— Direction —
Your task is to give the data again, exactly, with every line intact.

[Rows from an object dataset]
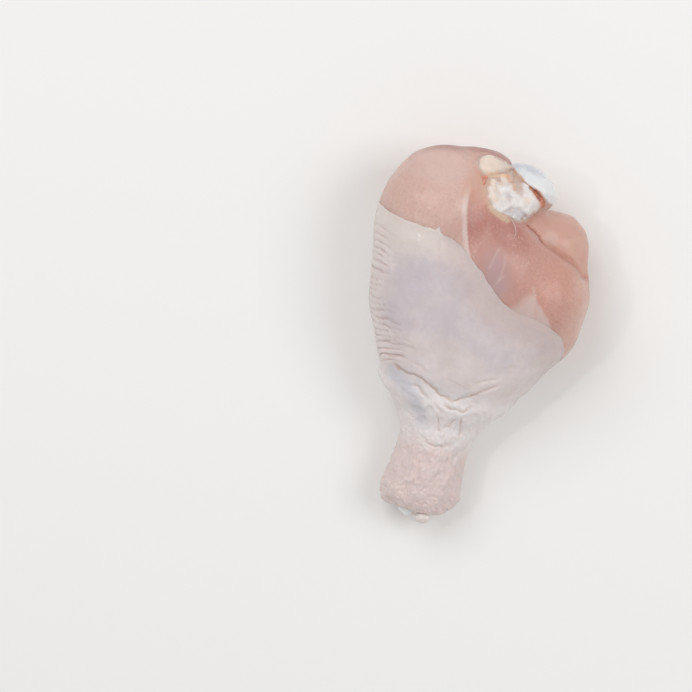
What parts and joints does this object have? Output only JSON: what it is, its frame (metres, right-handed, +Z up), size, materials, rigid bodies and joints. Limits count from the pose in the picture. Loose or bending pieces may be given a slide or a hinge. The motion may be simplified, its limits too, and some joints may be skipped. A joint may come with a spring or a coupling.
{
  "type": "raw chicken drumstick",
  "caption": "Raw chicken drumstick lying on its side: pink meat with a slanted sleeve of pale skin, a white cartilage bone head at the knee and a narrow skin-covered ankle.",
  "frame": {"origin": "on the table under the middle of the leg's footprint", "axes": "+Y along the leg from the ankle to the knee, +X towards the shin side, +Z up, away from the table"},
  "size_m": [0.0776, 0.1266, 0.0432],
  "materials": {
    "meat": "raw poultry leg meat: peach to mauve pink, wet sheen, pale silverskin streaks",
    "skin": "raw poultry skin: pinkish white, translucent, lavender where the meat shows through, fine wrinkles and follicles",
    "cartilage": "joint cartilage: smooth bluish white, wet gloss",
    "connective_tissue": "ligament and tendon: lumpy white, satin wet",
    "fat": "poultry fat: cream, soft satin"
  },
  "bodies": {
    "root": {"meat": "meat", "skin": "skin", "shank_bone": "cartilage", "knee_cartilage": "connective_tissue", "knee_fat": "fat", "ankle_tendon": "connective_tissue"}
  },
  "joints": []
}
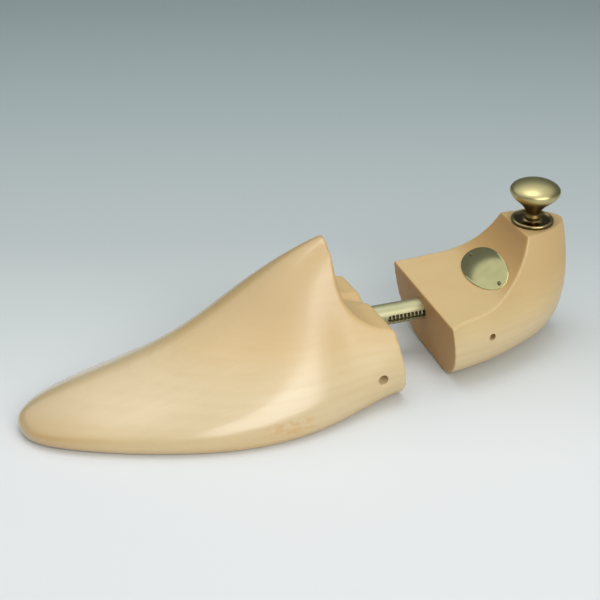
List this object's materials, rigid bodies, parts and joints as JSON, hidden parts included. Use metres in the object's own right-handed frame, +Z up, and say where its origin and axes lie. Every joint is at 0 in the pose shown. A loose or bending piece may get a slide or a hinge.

— Solution for this task —
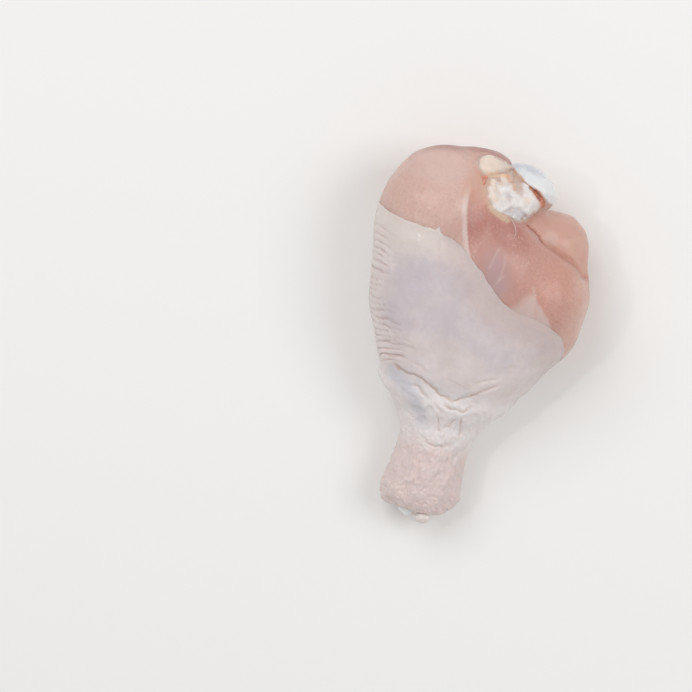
What parts and joints does this object have? Output only JSON: what it is, its frame (metres, right-handed, +Z up), size, materials, rigid bodies and joints. Limits count from the pose in the picture. Loose or bending pieces may be given a slide or a hinge. The motion may be simplified, its limits too, and some joints may be skipped. A joint may come with a spring or a coupling.
{
  "type": "raw chicken drumstick",
  "caption": "Raw chicken drumstick lying on its side: pink meat with a slanted sleeve of pale skin, a white cartilage bone head at the knee and a narrow skin-covered ankle.",
  "frame": {"origin": "on the table under the middle of the leg's footprint", "axes": "+Y along the leg from the ankle to the knee, +X towards the shin side, +Z up, away from the table"},
  "size_m": [0.0776, 0.1266, 0.0432],
  "materials": {
    "meat": "raw poultry leg meat: peach to mauve pink, wet sheen, pale silverskin streaks",
    "skin": "raw poultry skin: pinkish white, translucent, lavender where the meat shows through, fine wrinkles and follicles",
    "cartilage": "joint cartilage: smooth bluish white, wet gloss",
    "connective_tissue": "ligament and tendon: lumpy white, satin wet",
    "fat": "poultry fat: cream, soft satin"
  },
  "bodies": {
    "root": {"meat": "meat", "skin": "skin", "shank_bone": "cartilage", "knee_cartilage": "connective_tissue", "knee_fat": "fat", "ankle_tendon": "connective_tissue"}
  },
  "joints": []
}
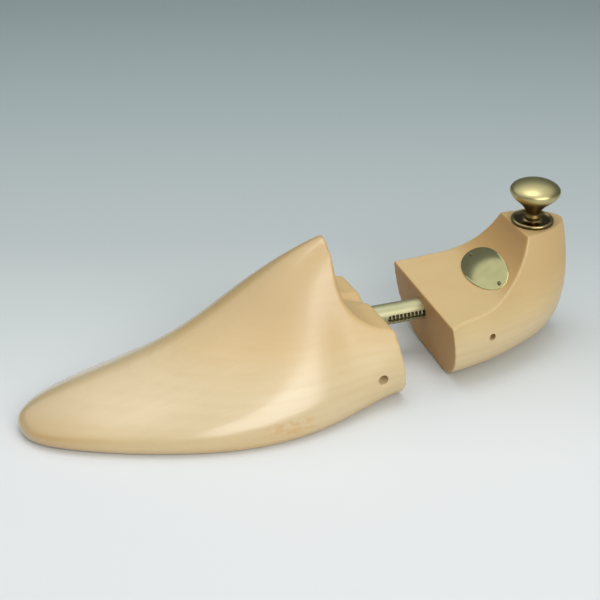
List this object's materials, rigid bodies, parts and joints as JSON, hidden parts included. Use metres in the object's own right-handed frame, +Z up, and say where its origin and axes lie. Every joint is at 0 in the pose shown. A loose or bending piece may get a slide or a hinge.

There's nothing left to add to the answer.